DJ and writer Ashley Casselle spends three heady days in the Malaysian capital

  • Words: Ashley Casselle | Photography: Raja Mazri, Sunky
  • 8 July 2019

The taxi is quiet and cool after the hustle of the airport, but there’s a sense of anticipation when Kuala Lumpur’s skyline looms into view, the Petronas Twin Towers looking as impressive in the hazy afternoon sunlight as they do lit up at night. My hotel is beside these two concrete immensities in their wrapping of steel and glass. Not that I’ll spend much time in my room. I was here only seven months ago, playing at Kuala Lumpur’s Sweatbox, and it’s a pleasure to be invited back.
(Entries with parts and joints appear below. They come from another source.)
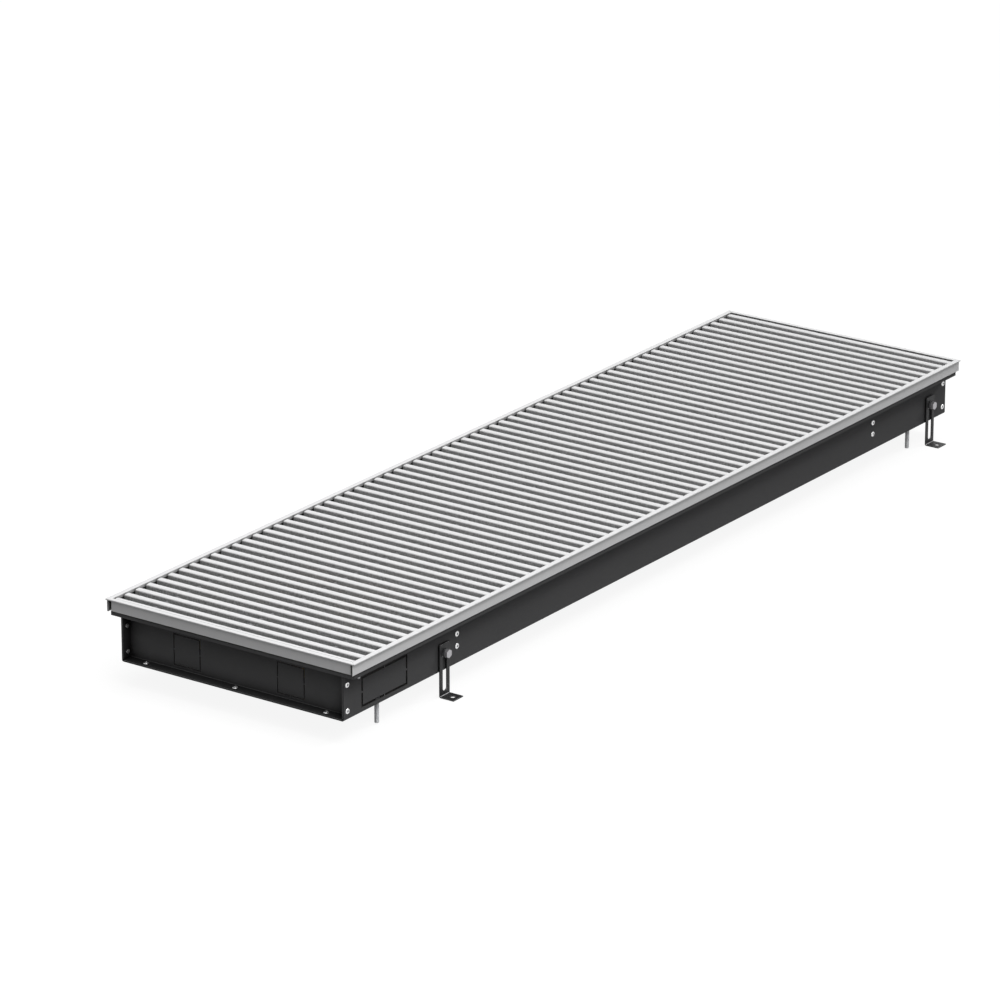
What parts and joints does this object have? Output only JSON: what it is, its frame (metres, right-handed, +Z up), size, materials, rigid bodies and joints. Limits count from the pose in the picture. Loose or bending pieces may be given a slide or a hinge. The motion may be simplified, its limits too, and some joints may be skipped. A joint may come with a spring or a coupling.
{
  "type": "trench convector heater",
  "caption": "Floor trench convector: black steel trough with finned water coil, lift-off grille of aluminium cross slats in a frame, slotted feet and levelling screws.",
  "frame": {"origin": "under the middle of the heater, on the slab that its feet stand on", "axes": "+X along the heater, away from the water connections; +Z up; -Y to the front"},
  "size_m": [1.4, 0.3888, 0.112],
  "materials": {
    "slats": "satin anodised aluminium",
    "frame": "satin anodised aluminium",
    "mill_aluminium": "plain extruded",
    "fins": "rolled aluminium sheet",
    "stainless": "drawn stainless steel",
    "sleeve_plastic": "moulded plastic",
    "damping_rubber": "matt rubber",
    "key_metal": "dark die-cast metal",
    "casing_coat": "black powder coat",
    "end_plate_coat": "black powder coat",
    "bracket_coat": "black powder coat",
    "foot_coat": "dark grey powder coat",
    "zinc": "bright zinc plate",
    "bolt_steel": "zinc plate",
    "rivet_metal": "bare aluminium",
    "copper": "drawn copper",
    "brass": "turned brass",
    "nickel": "nickel plate"
  },
  "bodies": {
    "heater_body": {"frame_front": "frame", "frame_back": "frame", "frame_near_end": "frame", "frame_far_end": "frame", "seat_rail_front": "mill_aluminium", "seat_rail_back": "mill_aluminium", "seat_rail_near": "mill_aluminium", "seat_rail_far": "mill_aluminium", "heat_exchanger_fins": "fins", "damping_strip_front": "damping_rubber", "damping_strip_back": "damping_rubber", "damping_strip_near": "damping_rubber", "damping_strip_far": "damping_rubber", "corner_keys": "key_metal", "casing": "casing_coat", "end_plate_near": "end_plate_coat", "end_plate_far": "end_plate_coat", "bracket_near": "bracket_coat", "bracket_far": "bracket_coat", "rail_screws": "zinc", "rail_screw_nuts": "zinc", "wall_rivet_nuts": "zinc", "floor_rivet_nuts": "zinc", "earth_nut": "zinc", "earth_screw": "zinc", "end_plate_rivets": "rivet_metal", "bracket_rivets": "rivet_metal", "tube_outer_front": "copper", "tube_inner_front": "copper", "tube_inner_back": "copper", "tube_outer_back": "copper", "return_bend_front": "copper", "return_bend_back": "copper", "return_bend_near": "copper", "flow_connection": "brass", "return_connection": "brass"},
    "grille": {"grille_slats": "slats", "grille_end_bar": "slats", "grille_rods": "stainless", "rod_nuts": "stainless", "rod_sleeves": "sleeve_plastic"},
    "foot_near_front": {"foot_near_front": "foot_coat"},
    "foot_near_back": {"foot_near_back": "foot_coat"},
    "foot_far_front": {"foot_far_front": "foot_coat"},
    "foot_far_back": {"foot_far_back": "foot_coat"},
    "levelling_screw_near_front": {"levelling_screw_near_front": "zinc"},
    "levelling_screw_near_back": {"levelling_screw_near_back": "zinc"},
    "levelling_screw_far_front": {"levelling_screw_far_front": "zinc"},
    "levelling_screw_far_back": {"levelling_screw_far_back": "zinc"},
    "foot_bolt_near_front": {"foot_bolt_near_front": "bolt_steel"},
    "foot_bolt_near_back": {"foot_bolt_near_back": "bolt_steel"},
    "foot_bolt_far_front": {"foot_bolt_far_front": "bolt_steel"},
    "foot_bolt_far_back": {"foot_bolt_far_back": "bolt_steel"},
    "lock_nut_near_front": {"lock_nut_near_front": "bolt_steel"},
    "lock_nut_near_back": {"lock_nut_near_back": "bolt_steel"},
    "lock_nut_far_front": {"lock_nut_far_front": "bolt_steel"},
    "lock_nut_far_back": {"lock_nut_far_back": "bolt_steel"},
    "vent_screw": {"vent_screw": "nickel"}
  },
  "joints": [
    {"name": "grille_lift", "type": "slide", "parent": "heater_body", "child": "grille", "axis": [0, 0, 1], "range_m": [0, 0.15]},
    {"name": "foot_slide_near_front", "type": "slide", "parent": "heater_body", "child": "foot_near_front", "axis": [0, 0, 1], "range_m": [0, 0.022]},
    {"name": "foot_bolt_turn_near_front", "type": "hinge", "parent": "heater_body", "child": "foot_bolt_near_front", "pos_m": [-0.492, -0.174, 0.057], "axis": [0, -1, 0], "range_deg": [0, 360]},
    {"name": "lock_nut_turn_near_front", "type": "hinge", "parent": "heater_body", "child": "lock_nut_near_front", "pos_m": [-0.492, -0.174, 0.057], "axis": [0, -1, 0], "range_deg": [0, 360]},
    {"name": "levelling_travel_near_front", "type": "slide", "parent": "heater_body", "child": "levelling_screw_near_front", "axis": [0, 0, 1], "range_m": [-0.012, 0.022]},
    {"name": "foot_slide_near_back", "type": "slide", "parent": "heater_body", "child": "foot_near_back", "axis": [0, 0, 1], "range_m": [0, 0.022]},
    {"name": "foot_bolt_turn_near_back", "type": "hinge", "parent": "heater_body", "child": "foot_bolt_near_back", "pos_m": [-0.492, 0.174, 0.057], "axis": [0, 1, 0], "range_deg": [0, 360]},
    {"name": "lock_nut_turn_near_back", "type": "hinge", "parent": "heater_body", "child": "lock_nut_near_back", "pos_m": [-0.492, 0.174, 0.057], "axis": [0, 1, 0], "range_deg": [0, 360]},
    {"name": "levelling_travel_near_back", "type": "slide", "parent": "heater_body", "child": "levelling_screw_near_back", "axis": [0, 0, 1], "range_m": [-0.012, 0.022]},
    {"name": "foot_slide_far_front", "type": "slide", "parent": "heater_body", "child": "foot_far_front", "axis": [0, 0, 1], "range_m": [0, 0.022]},
    {"name": "foot_bolt_turn_far_front", "type": "hinge", "parent": "heater_body", "child": "foot_bolt_far_front", "pos_m": [0.651, -0.174, 0.057], "axis": [0, -1, 0], "range_deg": [0, 360]},
    {"name": "lock_nut_turn_far_front", "type": "hinge", "parent": "heater_body", "child": "lock_nut_far_front", "pos_m": [0.651, -0.174, 0.057], "axis": [0, -1, 0], "range_deg": [0, 360]},
    {"name": "levelling_travel_far_front", "type": "slide", "parent": "heater_body", "child": "levelling_screw_far_front", "axis": [0, 0, 1], "range_m": [-0.012, 0.022]},
    {"name": "foot_slide_far_back", "type": "slide", "parent": "heater_body", "child": "foot_far_back", "axis": [0, 0, 1], "range_m": [0, 0.022]},
    {"name": "foot_bolt_turn_far_back", "type": "hinge", "parent": "heater_body", "child": "foot_bolt_far_back", "pos_m": [0.651, 0.174, 0.057], "axis": [0, 1, 0], "range_deg": [0, 360]},
    {"name": "lock_nut_turn_far_back", "type": "hinge", "parent": "heater_body", "child": "lock_nut_far_back", "pos_m": [0.651, 0.174, 0.057], "axis": [0, 1, 0], "range_deg": [0, 360]},
    {"name": "levelling_travel_far_back", "type": "slide", "parent": "heater_body", "child": "levelling_screw_far_back", "axis": [0, 0, 1], "range_m": [-0.012, 0.022]},
    {"name": "vent_turn", "type": "hinge", "parent": "heater_body", "child": "vent_screw", "pos_m": [-0.619, 0.08, 0.0797], "axis": [0, 0, 1], "range_deg": [0, 540]}
  ]
}
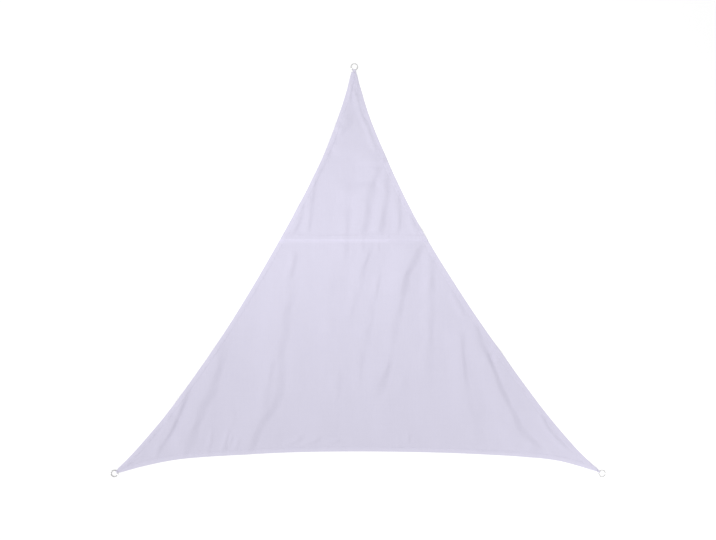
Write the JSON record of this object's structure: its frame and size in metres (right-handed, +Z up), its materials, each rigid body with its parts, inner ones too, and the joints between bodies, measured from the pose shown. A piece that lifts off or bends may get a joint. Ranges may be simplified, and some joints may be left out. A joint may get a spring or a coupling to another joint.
{
  "type": "shade sail",
  "caption": "Triangular polyester shade sail of cross-seamed panels with hollow hemmed edges, webbing loops and steel corner rings, laid out flat.",
  "frame": {"origin": "on the ground under the middle of the laid-out sail's bounding box", "axes": "+Z up, out of the face that the picture shows; +Y towards the top corner; +X along the bottom edge, to the right in the picture"},
  "size_m": [3.045, 2.545, 0.0145],
  "materials": {
    "sail_cloth": "plain-woven polyester, pale lavender white, matt with a faint sheen",
    "webbing": "woven polyester tape in the colour of the cloth",
    "ring_steel": "drawn stainless wire, welded and polished"
  },
  "bodies": {
    "root": {"upper_panel": "sail_cloth", "lower_panel": "sail_cloth", "webbing_top": "webbing", "webbing_left": "webbing", "webbing_right": "webbing", "ring_top": "ring_steel", "ring_left": "ring_steel", "ring_right": "ring_steel"}
  },
  "joints": []
}
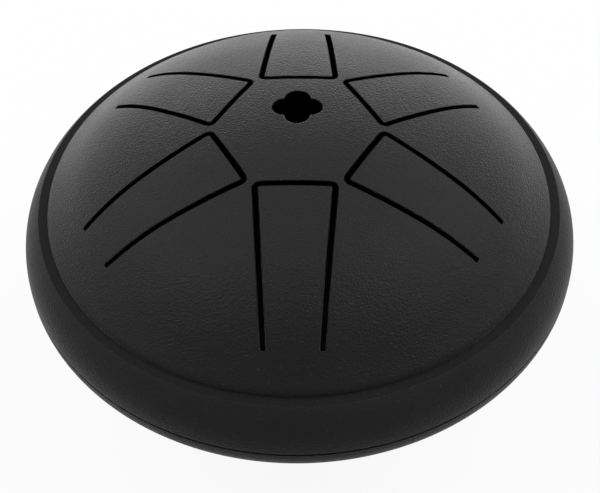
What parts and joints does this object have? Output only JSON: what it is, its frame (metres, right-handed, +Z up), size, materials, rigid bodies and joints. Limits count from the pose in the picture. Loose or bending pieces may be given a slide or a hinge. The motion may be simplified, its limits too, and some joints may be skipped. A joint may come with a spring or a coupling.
{
  "type": "steel tongue drum",
  "caption": "Small black steel tongue drum: a domed shell with slot-cut tongues of graded length and a lobed sound hole, welded to a bowl that stands on screwed rubber feet.",
  "frame": {"origin": "on the drum's axis, in the plane on which the feet stand", "axes": "+Z up along the drum's axis, -Y towards the player and the longest tongue, +X to the player's right"},
  "size_m": [0.14, 0.14, 0.08],
  "materials": {
    "black_steel": "satin powder coat",
    "foot_rubber": "matte",
    "zinc_steel": "zinc plated"
  },
  "bodies": {
    "drum_body": {"top_shell": "black_steel", "bottom_shell": "black_steel", "rim_weld": "black_steel", "foot_1": "foot_rubber", "foot_2": "foot_rubber", "foot_3": "foot_rubber", "foot_washer_1": "zinc_steel", "foot_washer_2": "zinc_steel", "foot_washer_3": "zinc_steel", "foot_screw_1": "zinc_steel", "foot_screw_2": "zinc_steel", "foot_screw_3": "zinc_steel", "foot_nut_1": "zinc_steel", "foot_nut_2": "zinc_steel", "foot_nut_3": "zinc_steel"},
    "tongue_front": {"tongue_front": "black_steel"},
    "tongue_front_right": {"tongue_front_right": "black_steel"},
    "tongue_rear_right": {"tongue_rear_right": "black_steel"},
    "tongue_rear": {"tongue_rear": "black_steel"},
    "tongue_rear_left": {"tongue_rear_left": "black_steel"},
    "tongue_front_left": {"tongue_front_left": "black_steel"}
  },
  "joints": [
    {"name": "tongue_front_flex", "type": "hinge", "parent": "drum_body", "child": "tongue_front", "pos_m": [0, -0.0547, 0.06448], "axis": [1, 0, 0], "range_deg": [-1, 1], "stiffness_Nm_per_rad": 1.5},
    {"name": "tongue_front_right_flex", "type": "hinge", "parent": "drum_body", "child": "tongue_front_right", "pos_m": [0.04425, -0.02555, 0.0671], "axis": [0.5, 0.866, 0], "range_deg": [-1, 1], "stiffness_Nm_per_rad": 1.5},
    {"name": "tongue_rear_right_flex", "type": "hinge", "parent": "drum_body", "child": "tongue_rear_right", "pos_m": [0.04153, 0.02397, 0.06904], "axis": [-0.5, 0.866, 0], "range_deg": [-1, 1], "stiffness_Nm_per_rad": 1.5},
    {"name": "tongue_rear_flex", "type": "hinge", "parent": "drum_body", "child": "tongue_rear", "pos_m": [0, 0.0451, 0.07056], "axis": [-1, 0, 0], "range_deg": [-1, 1], "stiffness_Nm_per_rad": 1.5},
    {"name": "tongue_rear_left_flex", "type": "hinge", "parent": "drum_body", "child": "tongue_rear_left", "pos_m": [-0.04304, 0.02485, 0.068], "axis": [-0.5, -0.866, 0], "range_deg": [-1, 1], "stiffness_Nm_per_rad": 1.5},
    {"name": "tongue_front_left_flex", "type": "hinge", "parent": "drum_body", "child": "tongue_front_left", "pos_m": [-0.04607, -0.0266, 0.06563], "axis": [0.5, -0.866, 0], "range_deg": [-1, 1], "stiffness_Nm_per_rad": 1.5}
  ]
}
Kuala Lumpur is perhaps my favourite place to party in on the planet. I’m familiar with a small portion of this vast city of nearly two million people – particularly the bustling area called Changkat, a densely populated scene of bars, restaurants and small clubs.

Experience dictates that it’s better to stay up all day and then get to bed early to avoid jet lag. It’s Privi club owner Rob Gilland’s birthday party tonight. Rob is a pale Australian who looks like a young Keith Richards with black spiky hair, high cheekbones and big brown eyes, known for wearing smart attire despite the sticky humid heat. His club (and attached restaurant Drift) are a gathering place for the local party people; an array of Malaysians, British, Australians, Iranians, Russians, Romainians and Brazilians and more. It’s a Great Gatsby fancy dress party tonight, and many of the girls are wearing feathers and sparkly, sequin-studded dresses, F. Scott’s flappers to a tee. Privi is modestly sized but dreamy, its big, warm, clear soundsystem tuned up perfectly and turned up high. Pictures of Charlie Chaplin hang on the walls and multicoloured lights flash in time to the house and techno. It’s often described as ‘KL’s best secret disco’ with no officially announced line-ups and long nights running into even longer days of partying.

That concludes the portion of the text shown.